Polls Linode Object Storage for new webhook objects, processes them, and deletes them.
"""
try:
s3_client = boto3.client(
's3',
endpoint_url=LINODE_ENDPOINT_URL,
aws_access_key_id=LINODE_ACCESS_KEY_ID,
aws_secret_access_key=LINODE_SECRET_ACCESS_KEY
)
# List objects in the bucket
response = s3_client.list_objects_v2(Bucket=BUCKET_NAME)
if 'Contents' in response:
for obj in response['Contents']:
object_key = obj['Key']
print(f"Found object: {object_key}")
# Extract topic from object key (assuming format: topic/timestamp-hex.json)

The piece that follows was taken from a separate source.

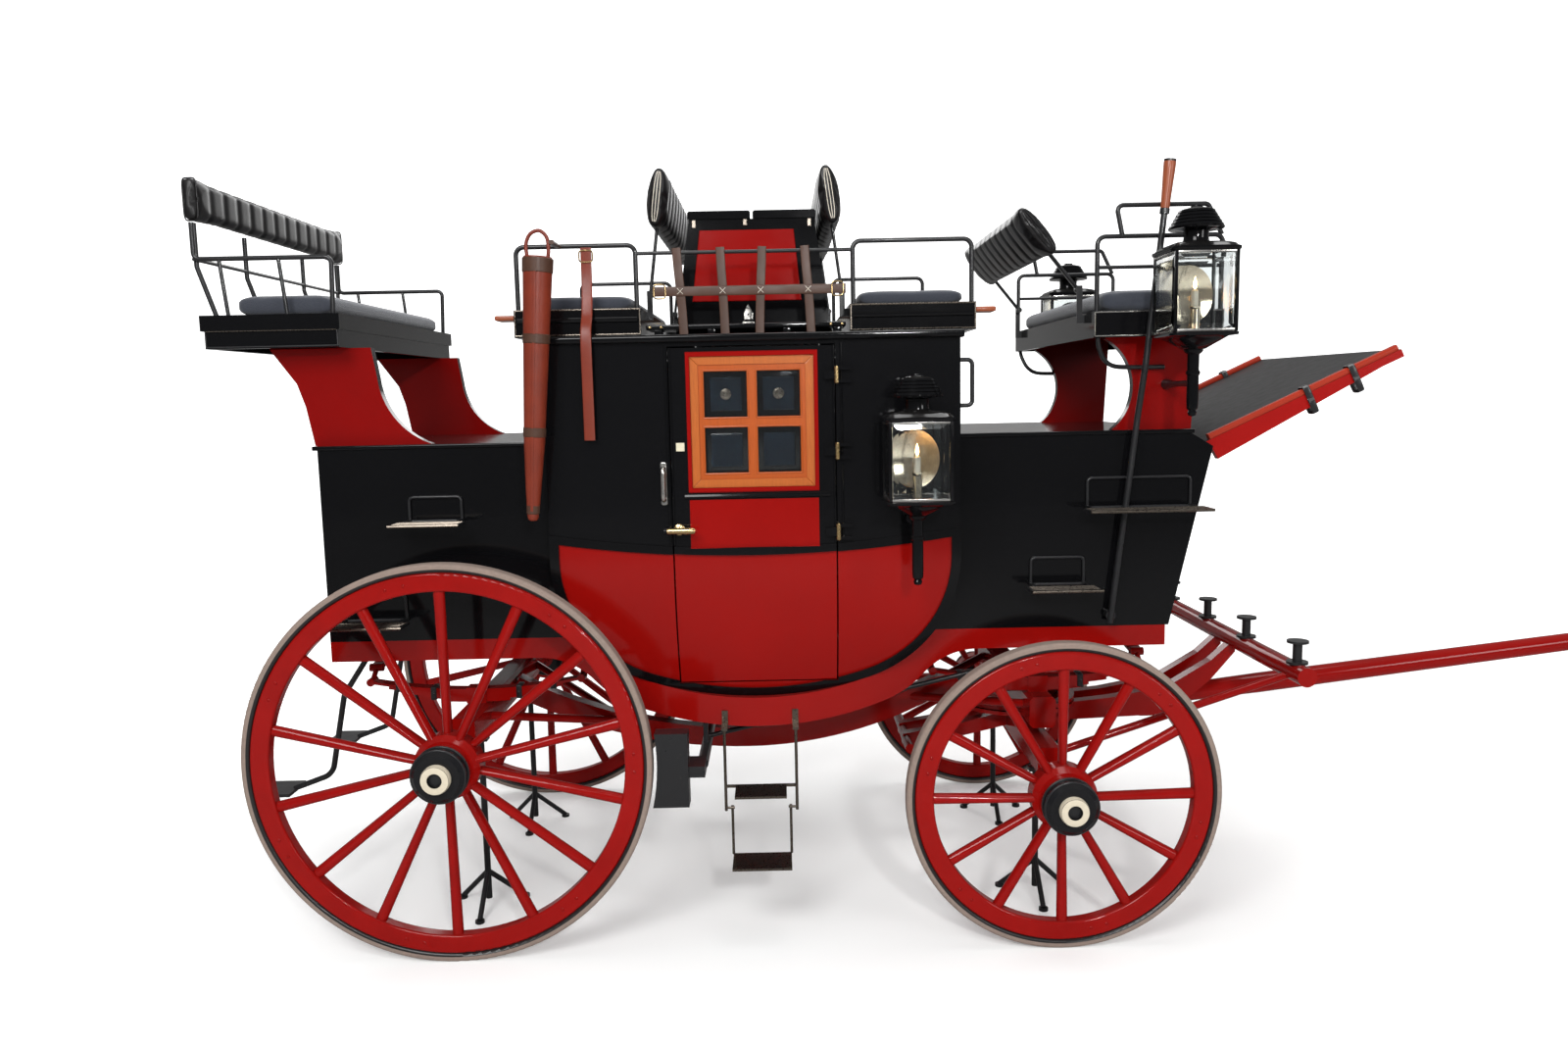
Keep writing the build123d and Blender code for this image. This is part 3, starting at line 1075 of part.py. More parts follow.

webhook_topic = object_key.split('/')[0]
# Download object
obj_data = s3_client.get_object(Bucket=BUCKET_NAME, Key=object_key)
webhook_payload = json.loads(obj_data['Body'].read().decode('utf-8'))
# Process data
if process_webhook_data(webhook_payload, webhook_topic):
# Delete object upon successful processing
s3_client.delete_object(Bucket=BUCKET_NAME, Key=object_key)
print(f"Successfully processed and deleted: {object_key}")
else:
print(f"Failed to process: {object_key}. Will retry later.")
# Implement retry logic or move to a dead-letter queue
else:
print("No new webhooks found.")
except Exception as e:
print(f"Error during webhook polling: {e}")
# Log this error and potentially alert operators
if __name__ == '__main__':
print("Starting Shopify webhook processing worker...")
while True:
poll_and_process_webhooks()
print(f"Waiting for {PROCESSING_INTERVAL_SECONDS} seconds before next poll...")
time.sleep(PROCESSING_INTERVAL_SECONDS)
This worker script should be run as a systemd service or within a container orchestration platform (like Docker Swarm or Kubernetes) to ensure it’s always running. For critical data, consider having multiple worker instances processing from the same bucket, ensuring idempotency in your process_webhook_data function.